Chicago Mayor: Abbott Is ‘Attacking’ The U.S.

Chicago Mayor Brandon Johnson is claiming that Texas Gov. Greg Abbott has been “attacking” the United States through his actions of sending migrants into Texas to Democrat-controlled states and sanctuary cities.

While the tactic, also employed by some other Republican governors like Florida Gov. Ron DeSantis, has worked so far and led to some Democratic leaders realizing the extent of the immigrant crisis, Johnson is insisting that it is a chaotic move.

“We have a governor – a governor – an elected official in the state of Texas, that is placing families on buses without shoes, cold, wet, tired, hungry, afraid, traumatized,” he said while speaking at a press conference for the opening of Chicago’s new Community Reentry Support Center.

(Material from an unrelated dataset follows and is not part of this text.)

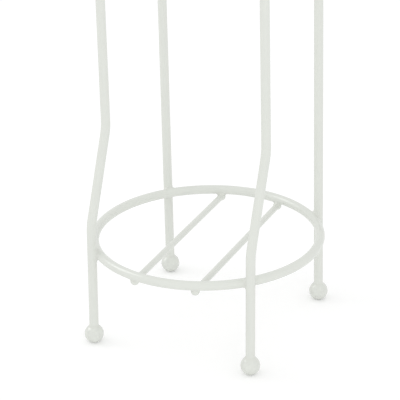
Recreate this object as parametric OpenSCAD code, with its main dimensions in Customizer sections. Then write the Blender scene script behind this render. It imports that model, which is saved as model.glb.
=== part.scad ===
// Free-standing wire store for a stack of toilet rolls.
// Four round-wire uprights stand on ball feet. A ring welded inside them near the floor and two
// crossbars under it carry the stack, and a ring welded round them near the top keeps them apart.
// The front pair is bent back above the base ring, so that the four wires hold the rolls closely.

/* [Rolls] */
// Diameter of the fattest roll that the cage takes
roll_d = 114.5; // [104:0.5:118]
// Play between a roll and each upright
roll_play = 1.9; // [1:0.1:4]
// Height of one roll
roll_h = 102; // [90:1:110]
// Number of rolls in the stack
roll_count = 4; // [2:1:5]

/* [Uprights] */
// Diameter of the upright wires, with their coat
upright_d = 5.3; // [4:0.1:6.5]
// Direction of each upright from the middle of the base ring, measured from the side
upright_angle = 45; // [43:1:47]
// Angle by which the front pair's legs spread forward
leg_splay = 2.2; // [0:0.1:4]
// Height of the front pair's lower bend above the middle of the base ring wire
lower_bend_h = 18; // [12:0.5:22]
// Height from the lower bend to the upper bend
bend_spacing = 51.5; // [44:0.5:70]
// Radius of both bends, at the middle of the wire
bend_r = 20; // [12:1:30]

/* [Base] */
// Diameter of the base ring, at the middle of its wire
base_ring_d = 130; // [126:1:136]
// Diameter of the ring wires, with their coat
ring_wire_d = 5.3; // [4:0.1:6.5]
// Height of the middle of the base ring wire above the floor
base_ring_h = 54; // [40:0.5:70]
// Diameter of the crossbars
crossbar_d = 3.6; // [3:0.1:5]
// Distance between the crossbars, middle to middle
crossbar_spacing = 36.5; // [24:0.5:50]
// Distance that the pair of crossbars sits to the right of the middle
crossbar_offset = 0.9; // [-4:0.1:4]
// Angle by which the pair of crossbars is turned to the left at the back
crossbar_turn = 1.5; // [-5:0.5:5]
// Length by which a crossbar passes the middle of the ring wire
crossbar_reach = 0; // [-0.5:0.1:1.5]

/* [Balls] */
// Diameter of the ball feet
foot_d = 11; // [9:0.5:16]
// Depth of the small flat under each foot
foot_flat = 0.25; // [0.15:0.05:0.5]
// Diameter of the balls that cap the uprights
finial_d = 9; // [8:0.5:14]
// Width of the flat seat beyond the wire that is welded to a ball
ball_seat_edge = 0.35; // [0.2:0.05:0.6]

/* [Top] */
// Height of the middle of the top ring wire above the full stack
top_ring_over = 6; // [3:1:30]
// Height from the middle of the top ring wire to the middle of the caps
finial_rise = 14; // [11:1:40]

/* [Welds] */
// Depth by which an upright and a ring are pressed into each other
ring_weld_sink = 0.9; // [0.5:0.1:1.3]
// Depth by which a crossbar and the base ring are pressed into each other
bar_weld_sink = 0.5; // [0.3:0.1:0.8]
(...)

“And then they come to the city of Chicago where we have homelessness, we have mental health clinics that have been shut down and closed, you have people who are seeking employment,” he added.

Johnson went on to say that Abbott needs to “take a look in the mirror of the chaos that he is causing for this country.”

“This is not just a Chicago dynamic, he is attacking our country,” he stated.

Johnson’s complaint is in reaction to efforts by Republican governors in border states to show the rest of the country the graveness of the issue at the border. These governors have sent buses of asylum seekers to Democrat-controlled states and sanctuary cities in order to reduce the burden on their states.

While the redistribution has been effective and led to some Democratic leaders’ calling for a solution to the crisis and holding the Biden administration to account, the move has largely been met with resistance in the city of Chicago.

So far, the city has filed more than 50 lawsuits in order to hold bus companies accountable for bringing illegal immigrants into what officials claim is already overburdened. In response to the pushback and to avoid penalties, the bus companies have adopted the strategy of dropping the migrants in secret locations.

This way, the buses can avoid the penalty for unloading migrant passengers outside of designated hours and locations.